IT was 20 years ago today that scientists confirmed the truly shocking news that Bovine Spongiform Encephalopathy, or BSE, was indeed the cause of degenerative brain disease in humans.

It was a critical moment in the long BSE scandal that began in 1986 with a field of cows losing their balance. Now there was proof that the disease had indeed jumped the species barrier and was killing humans. The reaction was one of utter shock on the part of almost the entire population of beef-eating countries across the globe.

More than 20 people had died in Britain in the previous few months from so-called new variant Creutzfeldt-Jakob disease (nvCJD), a brain disease for which there was no cure. The public had long suspected “mad cow disease” was also affecting humans, but beef consumers were assured there was no link.

For several years, the government had declared there was no link between BSE and nvCJD, with agriculture minister John Selwyn Gummer famously going on television in 1990 to feed his daughter a burger.

But as the evidence mounted, John Major’s government commissioned more research and in March 1996 health minister Stephen Dorrell conceded there might be a link.

The European Commission promptly banned all British beef products from Europe, and yet another row broke out between the UK and EU.

BUT SURELY ALL THE BSE-INFECTED CATTLE WERE DESTROYED?

THAT was the theory. By 1995, cases of BSE in British cattle had topped 150,000. In France it was even worse, with double that number of cases.

The early signs were that cows contracted BSE by eating food derived from the tissues of infected cattle. An inquiry in Britain and Ireland showed that to be the case. That practice of feeding cattle meat-and-bone meal was banned as long ago as 1988, when the slaughter and destruction of cattle suspected of having BSE was made compulsory.

Certain types of offal from cows were also banned from the human food chain. The problem was that about 500,000 infected animals had entered the food chain before the bans took effect.

Tragically, even young people who had not eaten meat for years died of ncCJD.

WHO FOUND THE LINK?

REMARKABLY, two scientists working many miles apart both found separate evidence that proved the link. They were looking at prions, which are misshaped proteins that accumulate in the brain and cause degeneration.

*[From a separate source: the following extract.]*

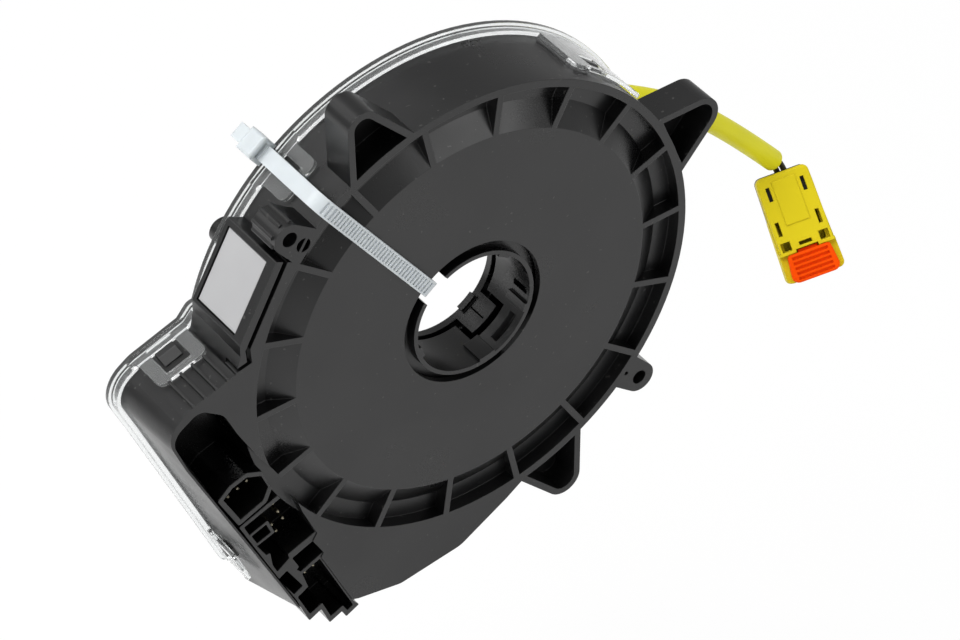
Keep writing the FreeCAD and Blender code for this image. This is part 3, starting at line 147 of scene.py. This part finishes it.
class Graph:
    """A material's node tree, filled through one method."""

    def __init__(self, name: str) -> None:
        """Start an empty material.

        Args:
            name: Name of the material.
        """
        self.material = bpy.data.materials.new(name)
        self.material.use_nodes = True
        self.tree = self.material.node_tree
        self.tree.nodes.clear()
        self.output = self.tree.nodes.new("ShaderNodeOutputMaterial")

    def node(
        self, kind: str, settings: dict[str, object], inputs: dict[object, object],
        out: object = 0,
    ) -> Sock:
        """Add a node.

        Args:
            kind: Node type.
            settings: Attributes set before the sockets.
            inputs: Values or wrapped sockets by input name or number.
            out: Name or number of the output that is returned.

        Returns:
            The wrapped output.
        """
        made = self.tree.nodes.new(kind)
        for key, value in settings.items():
            setattr(made, key, value)
        for key, value in inputs.items():
            socket = made.inputs[key]
            if isinstance(value, Sock):
                self.tree.links.new(value.socket, socket)
            else:
                socket.default_value = value
        return Sock(self, made.outputs[out])

    def noise(self, scale: float, detail: float, seed: float = 0.0) -> Sock:
        """Noise over the piece's own space.

        Args:
            scale: Cells per metre.
            detail: Octaves.
            seed: Shift that sets one noise apart from another.

        Returns:
            The noise value, about 0.5 on average.
        """
        place = self.node("ShaderNodeTexCoord", {}, {}, "Object")
        moved = self.node(
            "ShaderNodeVectorMath", {"operation": "ADD"}, {0: place, 1: (seed, seed, seed)}
        )
        return self.node(
            "ShaderNodeTexNoise", {}, {"Vector": moved, "Scale": scale, "Detail": detail}
        )

    def mix(self, factor: object, first: object, second: object) -> Sock:
        """Mix of two colours.

        Args:
            factor: Share of the second colour.
            first: Colour or wrapped socket.
            second: Colour or wrapped socket.

        Returns:
            The mixed colour.
        """
        return self.node(
            "ShaderNodeMix", {"data_type": "RGBA"}, {0: factor, 6: first, 7: second}, 2
        )

    def bump(self, height: Sock, strength: float, reach: float, round_edge: float) -> Sock:
        """Normal from a height, over rounded edges.

        Args:
            height: Wrapped height.
            strength: Strength of the relief.
            reach: Depth of the relief in metres.
            round_edge: Radius of the edges' rounding in metres.

        Returns:
            The wrapped normal.
        """
        inputs: dict[object, object] = {
            "Height": height, "Strength": strength, "Distance": reach,
        }
        if round_edge > 0:
            inputs["Normal"] = self.node(
                "ShaderNodeBevel", {"samples": BEVEL_SAMPLES}, {"Radius": round_edge}
            )
        return self.node("ShaderNodeBump", {}, inputs)

    def surface(self, inputs: dict[object, object]) -> None:
        """End the tree in one Principled shader.

        Args:
            inputs: Values or wrapped sockets by the shader's input names.
        """
        shader = self.node("ShaderNodeBsdfPrincipled", {}, inputs)
        self.tree.links.new(shader.socket, self.output.inputs["Surface"])



@dataclass(frozen=True)
class Moulded:
    """Moulded plastic with a fine grain, faint clouding and sparse dust."""

    name: str
    tint: Colour
    rough: float = 0.42
    rough_swing: float = 0.08
    grain: float = 2600.0
    relief: float = 0.06
    clouding: float = 0.25
    dust: float = 0.0
    edge_mm: float = 0.22
    gloss: float = 0.5
    cloud_scale: float = 38.0
    cloud_seed: float = 0.7
    dust_scale: float = 900.0
    dust_seed: float = 3.1
    dust_above: float = 0.735
    dust_tint: Colour = (0.45, 0.44, 0.42)
    fine_swing: float = 0.06
    relief_reach: float = 0.0002

    def make(self) -> bpy.types.Material:
        """Return the finished material."""
        g = Graph(self.name)
        cloud = g.noise(self.cloud_scale, 3.0, self.cloud_seed).spread(0.35, 0.65, 0.0, 1.0)
        fine = g.noise(self.grain, 2.0)
        dark = tuple(c * (1.0 - self.clouding) for c in self.tint)
        light = tuple(min(1.0, c * (1.0 + self.clouding)) for c in self.tint)
        colour = g.mix(cloud, (*dark, 1.0), (*light, 1.0))
        if self.dust > 0:
            speck = g.noise(self.dust_scale, 1.0, self.dust_seed) > self.dust_above
            colour = g.mix(speck * self.dust, colour, (*self.dust_tint, 1.0))
        rough = (
            self.rough + (cloud - 0.5) * self.rough_swing + (fine - 0.5) * self.fine_swing
        )
        g.surface(
            {
                "Base Color": colour,
                "Roughness": rough,
                "Specular IOR Level": self.gloss,
                "Normal": g.bump(fine, self.relief, self.relief_reach, self.edge_mm * MM),
            }
        )
        return g.material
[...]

Thanks to the Biotechnology and Biological Sciences Research Council and Medical Research Council, funding had been allocated to a major scientific research project to find the cause of BSE and nvCJD.

Not surprisingly, given that the UK Government had established the chief unit in Edinburgh to research nvCJD, it was a Scottish doctor who featured in the news on October 2, 1997.

Dr Moira Bruce, working with a number of colleagues at Edinburgh’s Institute for Animal Health, published in that week’s Nature magazine the interim results of their research into transmissions of sporadic CJD and nvCJD to mice.

Bruce concluded: “Our data provide strong evidence that the same agent strain is involved in both BSE and vCJD.”

At the same time, Professor John Collinge in London made the same conclusion public. An expert in prion diseases, he demonstrated that the prion strain in nvCJD matched that from BSE in cattle.

Collinge had also developed a blood test for early diagnosis of nvCJD. He had actually gone public in October 1996 with his fears that nvCJD was linked to BSE, to which the Department of Health responded: “the evidence is not conclusive, but it is persuasive.”

By the following September, Bruce and Collinge had proven beyond a reasonable doubt that “mad cow disease” was killing humans too.

WHAT HAPPENED NEXT?

APART from more panic, not least because nvCJD could take many years to develop in the human brain, the response was firm. Tony Blair’s New Labour government was determined to get British beef safe, and culling that had begun earlier in the year was extended massively. In effect, all cattle that could possibly be carriers were destroyed.

Later that year American biologist Stanley B Prusiner won the Nobel Prize for Physiology or Medicine for discovering prions, though some scientists still dispute exactly how BSE is transmitted.

There is still no cure for nvCJD. About 200 Britons are thought to have died of the disease in recent years.